What is required: Of the lines listed below, return exactly those that run from the line containing "bad = [item.Name" through the line containing "cad_parts[node].hide_render = cad_parts[node].hide_viewport", both included.

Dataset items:
________________________

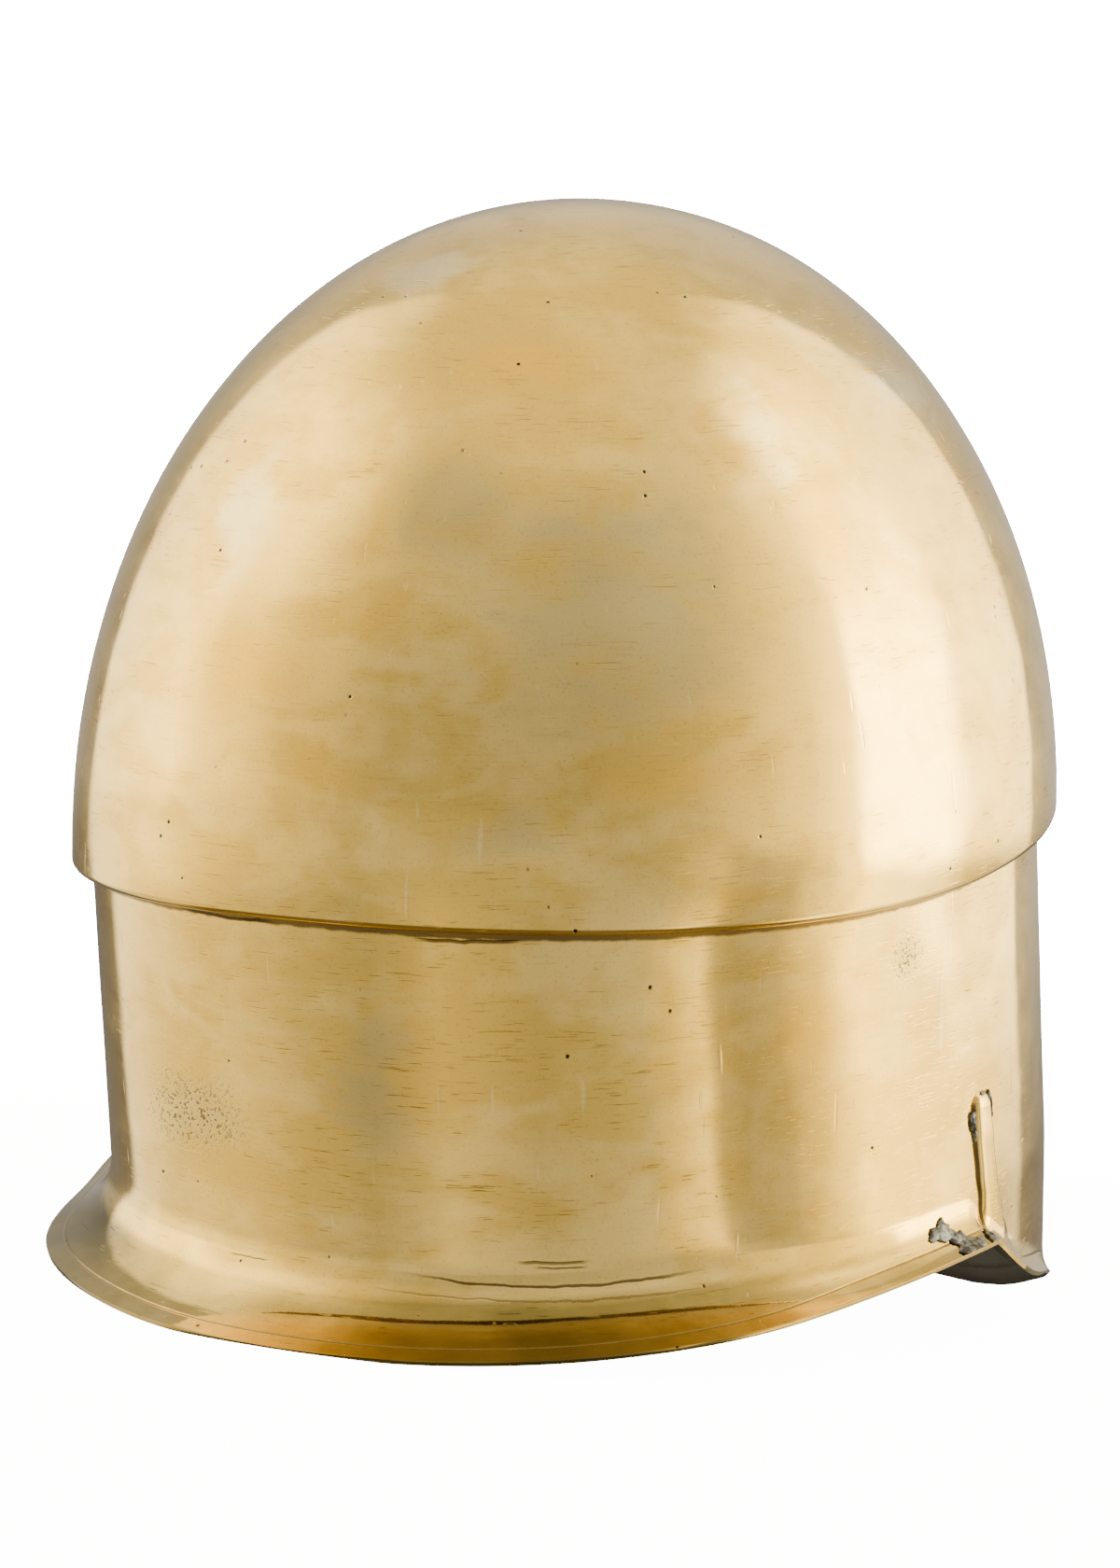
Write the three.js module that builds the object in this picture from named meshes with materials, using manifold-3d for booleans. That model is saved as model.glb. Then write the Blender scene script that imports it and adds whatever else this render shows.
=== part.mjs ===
// A brass Corinthian helmet: one thin metal shell with a tall crown bowl, a step below it,
// a lower wall, a flared neck guard, two cheekpieces, a nasal, and a soldered dart above the
// notch on each side. It stands as it would on a table: on the back of the neck guard's rim
// and the tips of the cheekpieces.
//
// Millimetres, +Z up. The face looks along -Y and the wearer's right is -X. The origin is on
// the table, under the middle of the helmet's box.
//
// The shell is described upright first, with its height 0 at the back of the neck guard's rim,
// and then leaned back onto its three points of rest.

import * as THREE from "three";
import { ParametricGeometry } from "three/addons/geometries/ParametricGeometry.js";
import { mergeVertices } from "three/addons/utils/BufferGeometryUtils.js";
import Module from "manifold-3d";

// ---- Driving dimensions -------------------------------------------------------------------

const SHEET = 1.2; // thickness of the brass

const CROWN = {
  halfWidth: 118,
  backLength: 144, // from the middle to the back of the bowl
  frontLength: 134, // from the middle to the brow
  topHeight: 259,
  fullness: 2.03, // exponent of the bowl's upright section: 2 is an ellipse
};

const PLAN_POWER = 2.15; // exponent of the plan curve: 2 is an ellipse

const STEP = {
  backHeight: 98, // of the crown's lower edge, at the back
  frontRise: 13, // how much higher it is at the front
  sideDip: 5.5, // how much lower it is at the temples
  edgeRadius: 2.2, // of the crown's rounded lower edge
  overhang: 5, // from the crown's edge in to the wall
  creaseRise: 0.6, // how far the underside climbs towards the wall
  browPeak: 14, // extra height of the point between the brows
  browPeakSpan: 16, // its half width, in degrees round from the front
};

const WALL = {
  rootHeight: 18, // where the back of the wall turns into the neck guard
  backTaper: 7, // how far the wall draws in from the step to there, at the back
  sideTaper: -4.5, // at the sides it spreads instead
  frontTaper: -2,
};

// A keel down the front of the wall, which becomes the nasal.
const KEEL = { depth: 5, span: 13 };

// The lower edge of the shell, from the back round to the front on either side. Each row gives
// the angle round from the back, the height of the edge, how far it flares out from the wall,
// and how high above the edge the flare starts.
const LOWER_EDGE = [
  { angle: 0, height: 0, flare: 20.5, depth: 18.5 },
  { angle: 20, height: 0.5, flare: 19, depth: 18 },
  { angle: 40, height: 2.8, flare: 17.5, depth: 16.5 },
  { angle: 60, height: 4.9, flare: 9.5, depth: 13.5 },
  { angle: 74, height: 7.4, flare: 8.5, depth: 11 },
  { angle: 83, height: 8.8, flare: 8.8, depth: 9 },
  { angle: 90, height: -1, flare: 7.5, depth: 9 },
  { angle: 98, height: -7.5, flare: 5, depth: 9 },
  { angle: 112, height: -15, flare: 2.4, depth: 8 },
  { angle: 131, height: -28, flare: 2.2, depth: 7 },
  { angle: 145, height: -38, flare: 2, depth: 6 },
  { angle: 158, height: -42.5, flare: 2, depth: 6 },
  { angle: 180, height: -43.5, flare: 2, depth: 6 },
];
const NOTCH_ANGLE = 83; // the row where the neck guard meets the cheekpiece

const FLARE_HOLLOW = 0.55; // how much of the flare's height its hollow curve keeps upright

// The raised dart above each notch: a narrow ridge that fans out where it meets the notch.
// Each row gives the share of the way down, the angle round from the back, the ridge's half
// width and its height above the wall.
const DART = {
  topHeight: 43,
  rows: [
    { down: 0.02, angle: 86.4, halfWidth: 1.4, raise: 0.8 },
    { down: 0.09, angle: 86.4, halfWidth: 2.1, raise: 1.3 },
    { down: 0.45, angle: 86.8, halfWidth: 2.2, raise: 1.3 },
    { down: 0.7, angle: 87.6, halfWidth: 3.2, raise: 1.2 },
    { down: 0.84, angle: 88.8, halfWidth: 5, raise: 1.1 },
    { down: 0.96, angle: 90, halfWidth: 7, raise: 0.9 },
  ],
  stations: 24, // along the ridge
  sectionPoints: 14, // around it
  rootDepth: 0.9, // how deep the ridge is rooted in the sheet
};

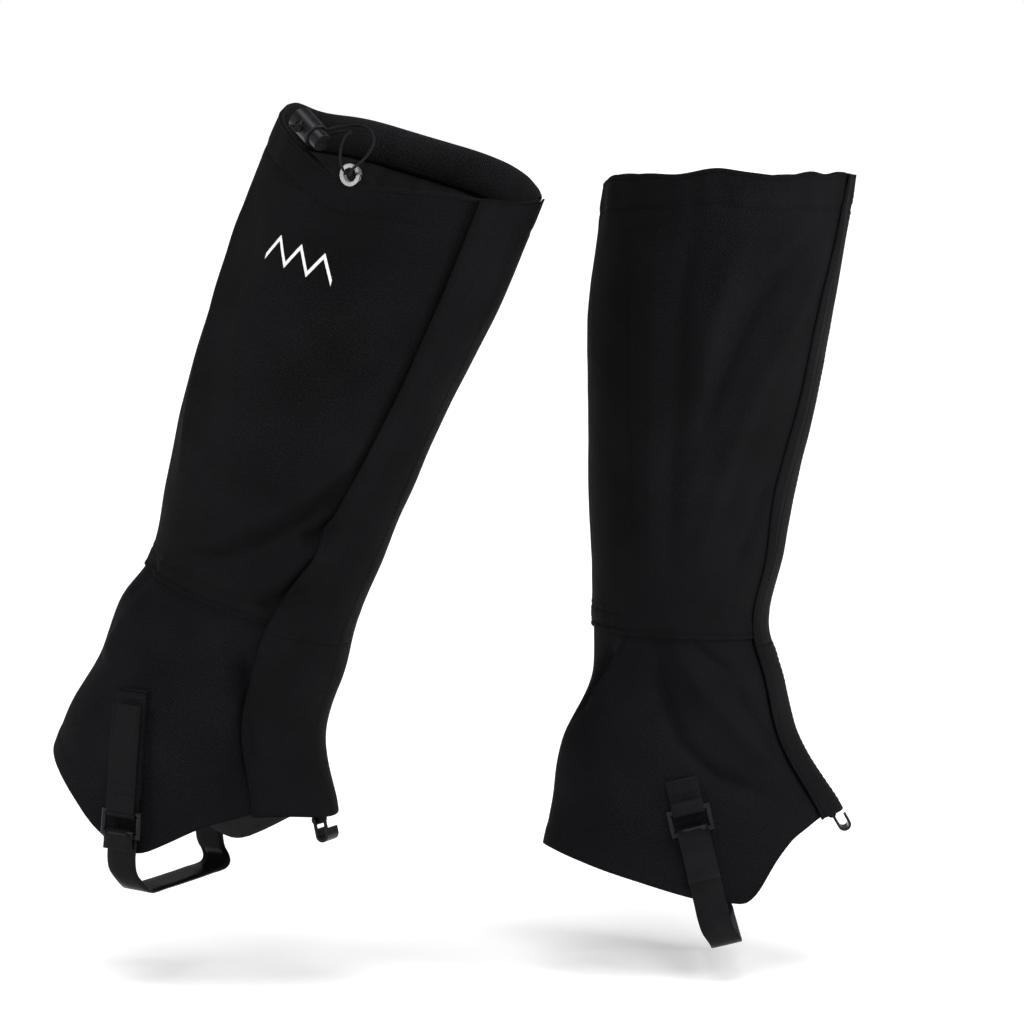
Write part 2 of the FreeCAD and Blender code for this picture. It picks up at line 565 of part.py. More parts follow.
def make_hook(prefix, place):
    """A flat wire hook on a short webbing loop at the front of the lower edge."""
    tilt = FreeCAD.Rotation(FreeCAD.Vector(0, 1, 0), -size("hook_slope"))
    hook_place = place * FreeCAD.Placement(FreeCAD.Vector(size("hook_x"), 0, size("hook_z")), tilt)
    top_z = -size("hook_drop")
    bar_z = top_z - size("hook_bar") / 2
    plate = box("plate", "-{hook_plate} / 2", "-{hook_wide} / 2", "-{hook_drop} - {hook_long}",
                "{hook_plate}", "{hook_wide}", "{hook_long}")
    slot = box("slot", -PAST / 2, "-{tab_wide} / 2 - {slot_play}",
               "-{hook_drop} - {hook_bar} - {hook_slot}", PAST, "{tab_wide} + 2 * {slot_play}", "{hook_slot}")
    curl_z = top_z - size("hook_long")
    across = (0, 1, 0)
    curl_at = (size("hook_curl") + size("hook_plate") / 2, -size("hook_wide") / 2, curl_z)
    curl_out = rod("curl_out", "{hook_curl} + {hook_plate}", "{hook_wide}", across, curl_at)
    curl_in = rod("curl_in", "{hook_curl}", "{hook_wide}", across, curl_at)
    lower_half = box("curl_half", -PAST, -PAST, curl_z - PAST, 2 * PAST, 2 * PAST, PAST)
    curl = cut("curl", common("curl_ring", curl_out, lower_half), curl_in)
    tip = box("tip", "2 * {hook_curl} + {hook_plate} / 2", "-{hook_wide} / 2", curl_z,
              "{hook_plate}", "{hook_wide}", "{hook_tip}")
    body = cut("hook", fuse("hook_solid", plate, curl, tip), slot)
    node(body, prefix + "lace_hook", hook_place)

    loop_at = (0, -size("tab_wide") / 2, bar_z)
    loop_out = rod("loop_out", "{tab_loop} + {tab_cloth}", "{tab_wide}", across, loop_at)
    loop_in = rod("loop_in", "{tab_loop}", "{tab_wide}", across, loop_at)
    leg = box("leg", "{tab_loop}", "-{tab_wide} / 2", bar_z, "{tab_cloth}", "{tab_wide}",
              "{tab_high} - (%s)" % bar_z)
    node(cut("tab", fuse("tab_solid", loop_out, leg), loop_in), prefix + "lace_hook_tab", hook_place)


def make_gaiter(name, facts):
    """Every piece of one gaiter."""
    prefix = name + "_"
    side = facts["side"]
    place = facts["place"]
    make_shell(prefix, side, place)
    make_front(prefix, side, place)
    make_eyelet(prefix, side, place)
    make_drawcord(prefix, side, place, facts["pose"])
    tilt = FreeCAD.Rotation(FreeCAD.Vector(0, 1, 0), -STRAP_TILT)
    strap_place = place * FreeCAD.Placement(FreeCAD.Vector(facts["strap_x"], 0, 0), tilt)
    make_straps(prefix, side, strap_place)
    make_hook(prefix, place)


for name, facts in GAITERS.items():
    make_gaiter(name, facts)
doc.recompute()

bad = [item.Name for item in doc.Objects if "Invalid" in item.State or "Error" in item.State]
if bad:
    raise SystemExit("failed objects: %s" % bad)

os.makedirs("parts", exist_ok=True)
for item in nodes:
    shape = item.Shape
    if shape.isNull() or not shape.isValid() or not shape.Solids:
        raise SystemExit("bad shape: %s" % item.Label)
    shape.exportStep("parts/%s.step" % item.Label)
    print("%-32s %d solid, %9.1f mm3" % (item.Label, len(shape.Solids), shape.Volume))
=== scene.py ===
import math

import bpy
import numpy as np
from mathutils import Matrix, Vector


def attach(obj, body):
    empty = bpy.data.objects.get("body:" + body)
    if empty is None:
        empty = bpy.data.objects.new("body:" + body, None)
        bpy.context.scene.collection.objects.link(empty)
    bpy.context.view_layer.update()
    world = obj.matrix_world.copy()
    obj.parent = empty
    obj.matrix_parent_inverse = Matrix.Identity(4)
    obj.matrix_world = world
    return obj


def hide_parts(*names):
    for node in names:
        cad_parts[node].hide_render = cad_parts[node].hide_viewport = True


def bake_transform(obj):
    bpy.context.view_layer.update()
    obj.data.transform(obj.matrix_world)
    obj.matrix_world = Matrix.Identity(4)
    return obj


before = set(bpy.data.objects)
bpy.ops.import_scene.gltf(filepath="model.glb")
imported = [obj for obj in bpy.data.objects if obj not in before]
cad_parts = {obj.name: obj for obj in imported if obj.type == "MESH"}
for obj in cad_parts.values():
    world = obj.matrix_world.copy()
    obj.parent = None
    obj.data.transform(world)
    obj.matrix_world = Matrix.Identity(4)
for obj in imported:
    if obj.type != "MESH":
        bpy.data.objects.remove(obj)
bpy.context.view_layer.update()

# A pair of knee-high gaiters. Each one is drawn in its own frame, in millimetres: x to the toe,
# "out" away from the other leg, z up the leg, with the origin under the arch of the boot.
# The tables below were typed in. Where the picture shows an outline or a fold, its points were
# picked and turned into rounded millimetres through the fitted camera. The rest is guessed.

MM = 0.001
UV = "cloth"

# ---------------------------------------------------------------- sizes, in millimetres

# cross-sections of each leg tube from the sole up: height, centre, half length, half width
LEFT_SECTIONS = np.array([
    (8, -7, 112, 50), (80, -14.5, 90.5, 52), (123, -24.5, 74.5, 52), (163, -21, 60, 52),
    (190, -25, 55.5, 53), (240, -21, 59.5, 57.5), (290, -17.5, 64, 62), (336, -12, 69.5, 67),
    (400, -5.5, 75, 71), (475, 4.5, 77, 74), (500, 8, 77, 75)], dtype=float)
RIGHT_SECTIONS = np.array([
    (8, -7, 112, 50), (80, -18.5, 94.5, 52), (123, -23.5, 77, 52), (163, -22, 74.5, 52),
    (190, -17.5, 68, 53), (240, -15.5, 71, 57.5), (290, -13.5, 75.5, 62), (336, -10.5, 78.5, 67),
    (400, -3, 83.5, 71), (475, 6, 83, 74), (500, 9, 83, 75)], dtype=float)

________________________

Result of this task:
bad = [item.Name for item in doc.Objects if "Invalid" in item.State or "Error" in item.State]
if bad:
    raise SystemExit("failed objects: %s" % bad)

os.makedirs("parts", exist_ok=True)
for item in nodes:
    shape = item.Shape
    if shape.isNull() or not shape.isValid() or not shape.Solids:
        raise SystemExit("bad shape: %s" % item.Label)
    shape.exportStep("parts/%s.step" % item.Label)
    print("%-32s %d solid, %9.1f mm3" % (item.Label, len(shape.Solids), shape.Volume))
=== scene.py ===
import math

import bpy
import numpy as np
from mathutils import Matrix, Vector


def attach(obj, body):
    empty = bpy.data.objects.get("body:" + body)
    if empty is None:
        empty = bpy.data.objects.new("body:" + body, None)
        bpy.context.scene.collection.objects.link(empty)
    bpy.context.view_layer.update()
    world = obj.matrix_world.copy()
    obj.parent = empty
    obj.matrix_parent_inverse = Matrix.Identity(4)
    obj.matrix_world = world
    return obj


def hide_parts(*names):
    for node in names:
        cad_parts[node].hide_render = cad_parts[node].hide_viewport = True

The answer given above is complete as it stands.